Le 8 mars 2018, le Président américain Donald Trump a réuni à la Maison-Blanche quelques représentants de l’industrie du jeu vidéo, ainsi que trois critiques de la violence des médias, afin de discuter de la possibilité d’une connexion entre cette dernière et la tuerie de masse qui a eu lieu un mois plus tôt au lycée Marjorie Stoneman Douglas de Parkland, en Floride. Cette réunion, à défaut d’avoir débouché sur quoi que ce soit de constructif, aura au moins permis de refaire (vaguement) parler de l’un de ces critiques, le Lieutenant-Colonel David « Dave » Grossman, ainsi que de son dernier livre, Assassination Generation : Video Games, Aggression and the Psychology of Killing (co-écrit avec Kristine Paulsen et Katie Miserany), paru en 2016. S’il était besoin de démontrer une fois de plus que le débat sur la violence vidéoludique, à défaut d’être mort, se trouve au moins dans un état de coma avancé, il suffirait de mentionner, outre l’insignifiance totale de cette réunion à la Maison-Blanche (une poignée d’articles navrés, et absolument aucune action politique), l’indifférence et l’amnésie quasi-complètes de la presse (généraliste et spécialiste) pour le principal initiateur, théoricien et architecte de ce débat.

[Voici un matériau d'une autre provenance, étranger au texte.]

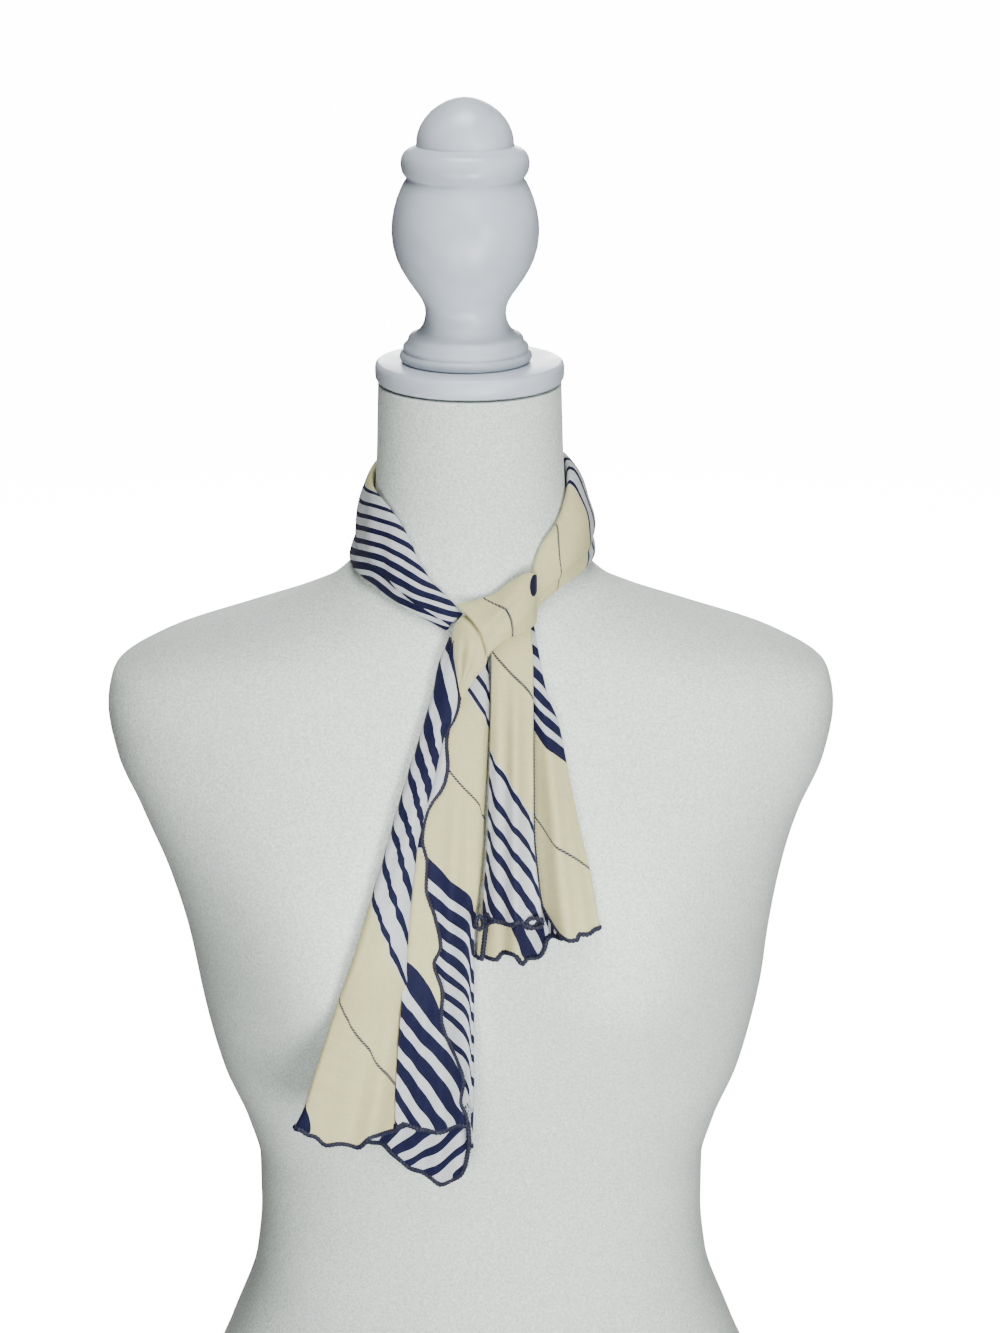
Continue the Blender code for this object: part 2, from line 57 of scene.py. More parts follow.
FORM_COLUMNS = ("height", "centre", "half_width", "front", "back", "squareness")
FORM_SECTIONS = (
    (0, 5, 158, 98, 110, 2.4),
    (14, 5, 168, 108, 120, 2.4),
    (50, 5, 172, 112, 126, 2.4),
    (95, 5, 165, 108, 118, 2.35),
    (135, 5, 150, 101, 104, 2.3),
    (188, 5, 132, 92, 86, 2.3),
    (228, 5, 128, 88, 80, 2.3),
    (255, 5, 128, 88, 82, 2.3),
    (285, 5, 135, 91, 86, 2.3),
    (320, 5, 148, 96, 92, 2.35),
    (368, 5, 158, 102, 99, 2.4),
    (405, 4, 163, 104, 103, 2.4),
    (441, 2, 171, 103, 106, 2.4),
    (476, 0, 183, 99, 107, 2.4),
    (505, 0, 195, 93, 105, 2.4),
    (530, 0, 199, 86, 101, 2.4),
    (548, 0, 196, 80, 96, 2.3),
    (562, 0, 176, 76, 91, 2.15),
    (575, 0, 139, 72, 86, 1.95),
    (587, 0, 103, 68, 80, 1.75),
    (598, 0, 78, 64, 73, 1.65),
    (610, 0, 64, 59, 66, 1.8),
    (626, 0, 55, 54, 60, 2),
    (650, 0, 51, 51, 56, 2),
    (NECK_TOP, 0, 48.5, 51, 49, 2),
)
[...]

En effet, pour la plupart des commentateurs, Dave Grossman (à ne confondre, ni avec l’ancien game designer de LucasArts et de Telltale, ni avec l’intellectuel israélien David Grossman) n’était qu’un nom de plus, auteur d’un obscur bouquin qui n’a retenu l’attention de personne (et que personne, visiblement, n’a eu l’intention de lire depuis). A la rigueur, on a mentionné les séminaires qu’il dispense aux forces de police plusieurs fois par an dans tout le pays, car en effet, c’est à ces « sheepdog seminars » très controversés (dont nous avons déjà parlé ici-même), qu’il doit l’essentiel de sa réputation sulfureuse de « Professeur Carnage ». A l’inverse, ses théories sur la violence des médias, qui l’avaient fait connaître du grand public il y a une vingtaine d’années, ont à peine été mentionnées, comme si tout le monde les avait oubliées. Soit dit en passant, personne n’a pas pris la peine de rappeler qu’un autre intervenant à cette réunion, L. Brent Bozell III du Media Research Center, était également fondateur du Parents Television Council, et qu’à l’époque où il en était le président, il en a fait un groupe de pression redoutable et redouté. On lui doit, entre autres, d’avoir fait du sein de Janet Jackson « mystérieusement sorti de sa robe » lors du Superbowl de 2004 un scandale national et international (le « Nipplegate »). On en est loin aujourd’hui : son influence, sa capacité à mobiliser les foules, tout cela fait partie du passé depuis longtemps. Signe que les campagnes contre l’obscénité, comme celles contre la violence, n’intéressent plus grand monde.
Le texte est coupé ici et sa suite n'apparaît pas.